There have been times this spring, especially during the lean finely textured beef/beef trimmings debacle, when pork and hog demand have seemed less than stellar. But the past few weeks’ data suggest that ample pork supplies are keeping markets under plenty of pressure.  The data tables at the end of this column reinforce that observation; they are an extension of the past couple of months. 

U.S. federally-inspected (FI) slaughter topped 2.1 million head last week, ending up at 2.116 million head, 1.3% higher than the previous week and 4.2% higher than last year (Figure 1).  That figure is closer to the level I expected based on the March Hogs and Pigs report (2.081 million head) vs. what we have seen the last three weeks.  But it is still 1.8% higher than the predicted level and the total of the past seven weeks (a period chosen to include Easter week in both 2011 and 2012) has seen FI slaughter 3.7% larger than last year and 2% larger than indicated by the March report.

The table shows that weights last week were 1% higher than last year, but the barrows and gilts reported under the mandatory price reporting systems were even a bit heavier.  Carcasses have averaged 1.1% higher than last year since April 8.  These hogs represent 95% or so of the “butcher hog” supply. 
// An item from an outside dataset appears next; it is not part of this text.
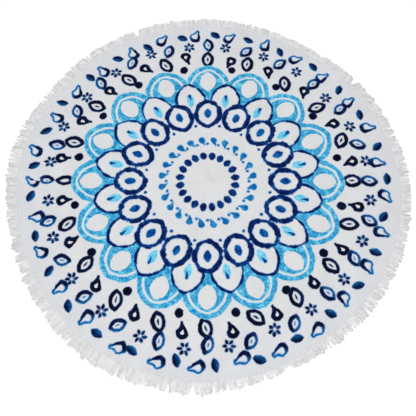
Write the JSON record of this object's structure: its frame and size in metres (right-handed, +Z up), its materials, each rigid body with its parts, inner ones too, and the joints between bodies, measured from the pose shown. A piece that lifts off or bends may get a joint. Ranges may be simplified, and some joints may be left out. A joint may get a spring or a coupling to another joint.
{
  "type": "round beach towel",
  "caption": "Round terry beach towel lying flat, with a hemmed edge and a brush fringe of cotton yarn sewn all round it.",
  "frame": {"origin": "centre of the towel's underside, on the surface that it lies on", "axes": "+Z up out of the printed side, +Y away from the picture's viewer, +X to the viewer's right"},
  "size_m": [1.5266, 1.5131, 0.0051],
  "materials": {
    "printed_terry": "matt cotton velour, white, printed on its upper side in navy, royal blue and cyan",
    "fringe_yarn": "matt white cotton yarn, loosely twisted"
  },
  "bodies": {
    "root": {"towel_cloth": "printed_terry", "fringe_trim": "fringe_yarn"}
  },
  "joints": []
}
Add it up and last week’s FI pork production was up 5.4% from 2011.  Compare the past seven weeks and that number is 4.5%.  Production so far in 2012 is 2% larger than last year (Figure 2).

Suffice it to say that any slippage due to summer heat or porcine reproductive and respiratory syndrome (PRRS) holes are not apparent yet.  The time is probably past for a heat-induced reduction in numbers.  PRRS losses could, conceivably, still show up.

This winter’s excellent performance (according to anecdotal close-out data) could have pulled some summer marketings forward, but I have hardly ever seen that show up in lower hog numbers unless we run into some severe hot weather that slows growth rates. That could certainly happen, too.  It did last year.  For now, it appears that we simply have more hogs and heavier hogs available.  The percentage change figures for hog supplies and hog prices in the data table point to one culprit at present – ample pork supplies.

Propped Up by Beef, Chicken

Pork demand should be helped, though, by a rebounding beef market.  The Choice beef cutout averaged $191.45 last week, up $1.08 for the week but nearly $14/cwt. higher than for the week of April 13.  That week was the bottom of the post-“pink slime” swoon and represented more than a $20/cwt. drop from the record-high $198.51 set the week of March 2.  Further, Live Cattle futures have gained $6 to $8/cwt. in the past week and Friday’s Cattle-on-Feed report showed the first year-on-year decline in feedlot inventories in two years.

Feedyard placements in April were nearly 15% smaller than a year ago owing to tight feeder cattle supplies and resulting high placement costs as well as abysmal forward margins.  Those placements should have been bullish, but it appears that bullish sentiment was already in the market after last week’s rally as Live Cattle futures are marginally lower in Monday morning trading.  I still expect $200 Choice beef and cattle near or, perhaps, slightly above $130 yet this year.  The resulting higher retail beef prices will help pork demand.

Chicken prices have also remained supportive to pork demand with whole broiler prices nearly 10% higher than last year. Even breast meat moved above $144/cwt. last week to +9.7% from last year.  Lower slaughter levels were established by a smaller layer flock months ago and lower egg sets and chick placements weeks ago. The sets and placements were still 3.1% and 4.1% lower, respectively, than last year the week that ended May 13, an indication that the cutbacks will remain for at least a few more months.

Feed Cost Vulnerability

But what happened to those lower feed costs that I discussed last week?  Some dry conditions in the winter wheat belt and just a hint of dryness in the Corn Belt have sent grain futures skyward this week.  The rally in corn underscores my contention that acres are great, but this crop is still going to be all about yield.  

A yield equal to last year’s (147.2 bu./acre) and usage equal to USDA’s April estimate of this year’s usage (it is not fair to use USDA’s estimate of 2012-13 usage since it is based on a 14.8-billion bushel crop and prices in the mid-$4.00 range) would leave carryout stocks barely above 1 billion bushels. That is less than 200 million bushels higher than this year’s projected 851 million.  It would leave the stocks-to-use ratio at 8.1%, higher than this year’s projected 6.3%, but still the third-lowest ever.  We must have adequate and timely rains for feed costs to be significantly lower in 2013.